Real resilience is derived from knowing when to stop work to rest and recover. Recovering means both mentally and physically re-booting.
by TM Women Mini-Magazine online
19 March 2023
Several years ago, Harvard Business Review published an article called, “Resilience is About How You Recharge, Not How You Endure” in which the writers explain that most people have a fundamental misconception of what it means to be resilient. Far from toughing out a grueling schedule or showing grit during an exhausting task, real resilience is derived from knowing when to stop work to rest and recover. Recovering means both mentally and physically re-booting.
In The Sleep Revolution, Arianna Huffington wrote, “We sacrifice sleep in the name of productivity, but ironically our loss of sleep, despite the extra hours we spend at work, adds up to 11 days of lost productivity per year per worker, or about $2,280.”
The value of our recovering and rebooting periods increases in proportion to the amount of our work pressure. Homeostasis describes the brain’s ability to continuously restore and sustain well-being. A homeostatic effect of restoring well-being to the mind and body results in greater focus, creativity, energy, cognition, memory, and productivity.
The Transcendental Meditation technique must rate high on the homeostatic value scale, as it has been scientifically shown from research published over a span of fifty years to bring those very results. Rather than taking a break to shift to some other activity (such as chatting with friends or exercising) or simply taking a nap, transcending physical and mental activity to one’s inner state of wakeful, restful alertness is the very definition of how to revitalize.
In the TM practice, the mind effortlessly settles into and taps a state of silent, full mental potential at the simplest state of awareness. At the same time, the metabolism slows and the body deeply relaxes, eliminating stress and fatigue.

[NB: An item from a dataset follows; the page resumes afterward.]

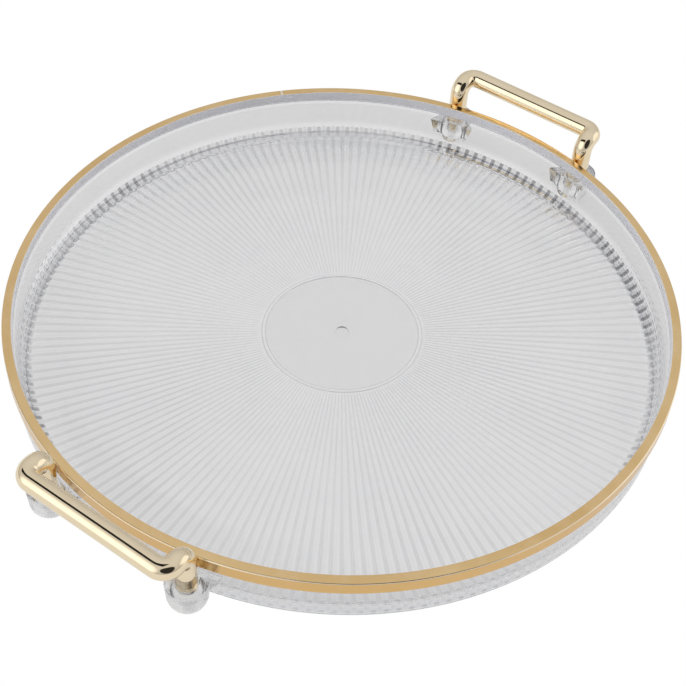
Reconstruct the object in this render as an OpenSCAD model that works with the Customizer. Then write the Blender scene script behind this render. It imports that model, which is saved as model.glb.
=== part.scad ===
// Round vanity tray in clear plastic with a gold rim and two plug-in handles.
// The origin is on the table, at the centre of the tray. +Z is up, and the
// two handles stand at the -X and +X ends.

/* [Tray] */
// Diameter of the rim, over the gold band
rim_d = 320; // [260:5:380]
// Height of the rim above the table
rim_z = 28; // [24:0.5:40]
// Width of the flat top of the rim
rim_w = 4.4; // [3.5:0.1:6]
// Height of the thick band around the rim
band_h = 7; // [5:0.5:9]
// Thickness of the floor
floor_t = 1.9; // [1.5:0.1:3]
// Height of the ring that the tray stands on, below the floor
foot_h = 0.7; // [0.5:0.1:1.5]
// Radius between the floor and the inside of the wall
wall_fillet = 6; // [4:0.5:8]

/* [Floor pattern] */
// Diameter of the smooth disc in the middle of the floor
disc_d = 76.6; // [50:1:100]
// Width of the raised bead around the disc
bead_w = 1.2; // [0.8:0.1:2]
// Number of flutes around the floor
flute_n = 180; // [60:4:200]
// Depth of a flute
flute_depth = 0.35; // [0.1:0.05:0.6]
// Diameter of the dimple that the moulding gate leaves in the middle
dimple_d = 7; // [4:0.5:10]

/* [Handles] */
// Diameter of the rod that each handle is bent from
rod_d = 9.6; // [8:0.2:11]
// Distance between the two legs of a handle, axis to axis
leg_gap = 77.6; // [60:0.2:100]
// Distance from the tray's centre line to the leg axes, along X
leg_x = 161.2; // [161:0.1:164]
// How far the grip bar stands out from the legs
bar_out = 11.2; // [11:0.2:20]
// Height of the grip bar's axis above the rim
bar_rise = 8.9; // [7:0.1:20]
// Radius of every bend, measured at the rod's axis
bend_r = 5.2; // [5:0.1:5.5]
// Height of the leg tips above the table
tip_z = 10.5; // [9:0.5:12]

/* [Sockets] */
// Outer diameter of a socket at its mouth
socket_d = 18.8; // [17:0.2:20]
// Width of the shoulder that joins a socket to the wall
shoulder_w = 25; // [20:1:30]
// Distance from the lower edge of the rim's band down to the sockets' mouths
mouth_drop = 4; // [2:0.5:5]
// Gap between a leg and its bore, all round
leg_clearance = 0.1; // [0.05:0.01:0.1]

/* [Hidden] */
$fn = 96;

// Rim and foil
foil_t = 0.15;
rim_r = rim_d / 2;
plastic_r = rim_r - foil_t;
plastic_z = rim_z - foil_t;
edge_r = 0.45;
rim_in_r = rim_r - rim_w;

// Wall: both faces lean in towards the table, as a moulding has to
wall_out_top_r = rim_r - 1.2;
wall_out_low_r = rim_r - 2.1;
foot_out_r = rim_r - 2.6;
foot_in_r = rim_r - 6.5;
wall_draft = 1.7;
floor_z = foot_h + floor_t;
wall_in_low_r = rim_in_r - wall_draft;
fillet_c_r = wall_in_low_r - wall_fillet;
fillet_c_z = floor_z + wall_fillet;

// Floor
disc_r = disc_d / 2;
bead_h = 0.4;
dimple_depth = 0.3;

// Flutes
flute_pitch = 360 / flute_n;
flute_share = 0.5;
flute_in_r = disc_r + bead_w;
flute_top_z = floor_z + 0.6 * wall_fillet;

// Handles
rod_r = rod_d / 2;
leg_y = leg_gap / 2;
bar_z = rim_z + bar_rise;
bar_x = leg_x + bar_out;
tip_taper_h = 5.5;
tip_chamfer = 0.5;
tip_r = rod_r - 0.7;

// Sockets
socket_r = socket_d / 2;
socket_ball_r = socket_r - 0.4;
band_z = rim_z - band_h;
mouth_z = max(band_z - mouth_drop, tip_z + 3);
shoulder_z = mouth_z - 0.5;
bore_r = rod_r + leg_clearance;
seat_gap = 0.05;
seat_z = tip_z - seat_gap;
relief_r = tip_r - 0.6;
relief_z = 3.5;
mouth_chamfer = 0.6;
shoulder_h = 7;
shoulder_in_r = rim_r - 4;
arc_steps = 12;
leg_ring_r = norm([leg_x, leg_y]);
leg_angle = atan2(leg_y, leg_x);

// Half of the tray's cross-section, without the round between floor and wall
module sharp_section() {
    polygon([[0, foot_h],
             [foot_in_r, foot_h],
             [foot_in_r + foot_h, 0],
             [foot_out_r, 0],
             [wall_out_low_r, foot_h + 0.5],
             [wall_out_top_r, band_z],
             [plastic_r, band_z],
             [plastic_r, plastic_z - edge_r],
             [plastic_r - edge_r, plastic_z],
             [rim_in_r, plastic_z],
             [wall_in_low_r, fillet_c_z],
             [fillet_c_r, fillet_c_z],
             [fillet_c_r, floor_z],
             [0, floor_z]]);
}

module tray_section() {
    difference() {
        sharp_section();
        translate([fillet_c_r, fillet_c_z])
            circle(r = wall_fillet);
    }
}

// Half of the space inside the dish up to the flutes' tops, grown by a flute's depth
module flute_section() {
    low_z = floor_z - flute_depth;
    height = flute_top_z - low_z;
    translate([flute_in_r, low_z])
        square([fillet_c_r - flute_in_r, height]);
    intersection() {
        translate([fillet_c_r, fillet_c_z])
            circle(r = wall_fillet + flute_depth);
        translate([fillet_c_r - 1, low_z])
            square([wall_fillet + flute_depth + 1, height]);
    }
}

// All the flutes: wedges that widen outwards, follow the floor and end part way up the round
module flutes() {
    half = flute_pitch * flute_share / 2;
    near_r = flute_in_r - 1;
    far_r = wall_in_low_r + 5;
    intersection() {
        rotate_extrude($fn = 180)
            flute_section();
        translate([0, 0, floor_z - 1])
            linear_extrude(flute_top_z - floor_z + 1)
                for (i = [0:flute_n - 1])
                    rotate([0, 0, i * flute_pitch])
                        polygon([[near_r, -near_r * tan(half)], [far_r, -far_r * tan(half)],
                                 [far_r, far_r * tan(half)], [near_r, near_r * tan(half)]]);
    }
}

// Raised ring around the smooth disc
module bead() {
    translate([0, 0, floor_z - 0.2])
        rotate_extrude()
            translate([disc_r - bead_w / 2, 0])
                polygon([[0, 0], [bead_w, 0], [bead_w - 0.3, 0.2 + bead_h], [0.3, 0.2 + bead_h]]);
}

module dimple() {
    translate([0, 0, floor_z - dimple_depth])
        cylinder(d1 = dimple_d - 1, d2 = dimple_d, h = dimple_depth + bead_h);
}

// Clear cup beside the wall that takes one leg
module socket_body() {
    rotate_extrude()
        polygon(concat(
            [[0, 0]],
            [for (i = [1:arc_steps])
                let (a = -90 + 90 * i / arc_steps)
                [socket_ball_r * cos(a), socket_ball_r + socket_ball_r * sin(a)]],
            [[socket_r, mouth_z], [0, mouth_z]]));
}

module socket_bore() {
    translate([0, 0, seat_z])
        cylinder(r = bore_r, h = rim_z);
    translate([0, 0, relief_z])
        cylinder(r = relief_r, h = seat_z);
    translate([0, 0, mouth_z - mouth_chamfer])
        cylinder(r1 = bore_r, r2 = bore_r + mouth_chamfer + 0.1, h = mouth_chamfer + 0.1);
}

// Web between the cup and the wall, wide at the wall and narrow at the cup
module socket_shoulder() {
    reach = leg_ring_r - shoulder_in_r;
    translate([0, 0, shoulder_z - shoulder_h])
        linear_extrude(shoulder_h)
            polygon([[-reach, -shoulder_w / 2], [0, -socket_r * 0.9],
                     [0, socket_r * 0.9], [-reach, shoulder_w / 2]]);
}

module at_each_leg() {
    for (side = [0, 180])
        for (turn = [-leg_angle, leg_angle])
            rotate([0, 0, side + turn])
                translate([leg_ring_r, 0, 0])
                    children();
}

module tray() {
    color([0.86, 0.87, 0.89, 0.45])
        difference() {
            union() {
                rotate_extrude($fn = 180)
                    tray_section();
                bead();
                at_each_leg() {
                    socket_body();
                    socket_shoulder();
                }
            }
            dimple();
            flutes();
            at_each_leg()
                socket_bore();
        }
}

// Flat gold ring on top of the rim
module rim_top_foil() {
    color([0.80, 0.66, 0.42])
        translate([0, 0, plastic_z])
            difference() {
                cylinder(r = plastic_r - edge_r, h = foil_t, $fn = 180);
                translate([0, 0, -1])
                    cylinder(r = rim_in_r, h = foil_t + 2, $fn = 180);
            }
}

// Upright gold band around the rim
module rim_side_foil() {
    color([0.80, 0.66, 0.42])
        translate([0, 0, band_z])
            difference() {
                cylinder(r = rim_r, h = band_h - foil_t - edge_r, $fn = 180);
                translate([0, 0, -1])
                    cylinder(r = plastic_r, h = band_h + 2, $fn = 180);
            }
}

// Quarter bend from straight up (+Z) to level (+X), starting at the origin
module bend() {
    translate([bend_r, 0, 0])
        rotate([90, 0, 180])
            rotate_extrude(angle = 90)
                translate([bend_r, 0])
                    circle(r = rod_r);
}

// One leg with its tapered tip, the bend at its top and the stub to the bar
module leg() {
    taper_top_z = tip_z + tip_taper_h;
    translate([leg_x, 0, tip_z])
        cylinder(r1 = tip_r - tip_chamfer, r2 = tip_r, h = tip_chamfer);
    translate([leg_x, 0, tip_z + tip_chamfer])
        cylinder(r1 = tip_r, r2 = rod_r, h = tip_taper_h - tip_chamfer);
    translate([leg_x, 0, taper_top_z])
        cylinder(r = rod_r, h = bar_z - bend_r - taper_top_z);
    translate([leg_x, 0, bar_z - bend_r])
        bend();
    translate([leg_x + bend_r, 0, bar_z])
        rotate([0, 90, 0])
            cylinder(r = rod_r, h = bar_out - 2 * bend_r);
}

// Quarter bend that turns the stub into the grip bar
module bar_bend() {
    translate([bar_x - bend_r, -leg_y + bend_r, bar_z])
        rotate([0, 0, -90])
            rotate_extrude(angle = 90)
                translate([bend_r, 0])
                    circle(r = rod_r);
}

module handle() {
    color([0.85, 0.78, 0.60]) {
        for (flip = [0, 1])
            mirror([0, flip, 0]) {
                translate([0, -leg_y, 0])
                    leg();
                bar_bend();
            }
        translate([bar_x, -leg_y + bend_r, bar_z])
            rotate([-90, 0, 0])
                cylinder(r = rod_r, h = leg_gap - 2 * bend_r);
    }
}

module handle_right() {
    handle();
}

module handle_left() {
    rotate([0, 0, 180])
        handle();
}

tray();
rim_top_foil();
rim_side_foil();
handle_left();
handle_right();
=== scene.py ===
"""Looks for the round vanity tray: clear fluted plastic, gold foil rim and two gold-plated rod handles.

Everything is in metres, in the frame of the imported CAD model: +Z up, the origin on the table at the tray's
centre, +X towards the right handle. The overall sizes are read from the frame, and most of the others repeat
those of the CAD model. The flutes, the bead and the dimple are a little larger here.
"""
import math

import bmesh
import bpy
from mathutils import Matrix, Vector


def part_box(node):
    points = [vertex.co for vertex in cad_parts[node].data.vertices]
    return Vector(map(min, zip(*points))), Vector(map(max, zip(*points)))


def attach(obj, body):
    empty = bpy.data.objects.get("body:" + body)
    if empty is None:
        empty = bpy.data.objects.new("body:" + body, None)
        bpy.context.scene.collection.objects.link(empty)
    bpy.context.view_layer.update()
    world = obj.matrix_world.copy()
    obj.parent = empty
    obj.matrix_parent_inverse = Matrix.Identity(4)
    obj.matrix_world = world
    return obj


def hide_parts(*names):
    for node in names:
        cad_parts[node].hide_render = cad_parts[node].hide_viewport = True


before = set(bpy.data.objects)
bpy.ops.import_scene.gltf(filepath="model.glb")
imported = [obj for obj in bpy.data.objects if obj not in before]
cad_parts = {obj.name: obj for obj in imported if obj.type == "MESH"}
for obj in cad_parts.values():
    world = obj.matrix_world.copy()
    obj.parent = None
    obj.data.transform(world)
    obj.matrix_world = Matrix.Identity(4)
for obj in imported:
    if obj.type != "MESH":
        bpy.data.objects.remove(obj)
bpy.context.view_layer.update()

MM = 0.001
ON_AXIS = 1e-7
# Columns of a plain ring's mesh
RING_COLUMNS = 720

# Tray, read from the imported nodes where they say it
RIM_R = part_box("rim_side_foil")[1].y
RIM_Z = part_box("rim_top_foil")[1].z
BAND_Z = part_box("rim_side_foil")[0].z
FOIL_T = 0.15 * MM
RIM_IN_R = RIM_R - 4.4 * MM
EDGE_R = 0.45 * MM
WALL_OUT_TOP_R = RIM_R - 1.2 * MM
FOOT_OUT_R = RIM_R - 2.6 * MM
FOOT_IN_R = RIM_R - 6.5 * MM
FOOT_H = 0.7 * MM
FLOOR_Z = 2.6 * MM
WALL_IN_LOW_R = RIM_IN_R - 1.7 * MM
FILLET_R = 6 * MM
FLOOR_END_R = WALL_IN_LOW_R - FILLET_R
DISC_R = 38.3 * MM
BEAD_W = 1.9 * MM
BEAD_H = 0.5 * MM
DIMPLE_R = 3.6 * MM
DIMPLE_DEPTH = 0.6 * MM
DIMPLE_FLAT_R = DIMPLE_R - 1.2 * MM
DIMPLE_FLANK_W = 0.9 * MM
FLUTES = 180
FLUTE_DEPTH = 0.42 * MM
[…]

In the last decade, studies specifically measuring resilience have been published, including:
- a study in the Journal for Nurses in Professional Development, where research at Sarasota Memorial Hospital found clear statistical evidence that the TM technique can increase resilience and compassion satisfaction among nurses while decreasing burnout and secondary traumatic stress.
- a study published in Contemporary School Psychology, conducted by WestEd, a highly respected educational research, development, and service agency, showed that the Transcendental Meditation technique can significantly reduce anxiety and increase resilience among urban youth. Regular meditators (twice daily as prescribed) showed significant increases in class attendance and even greater improvements in resilience.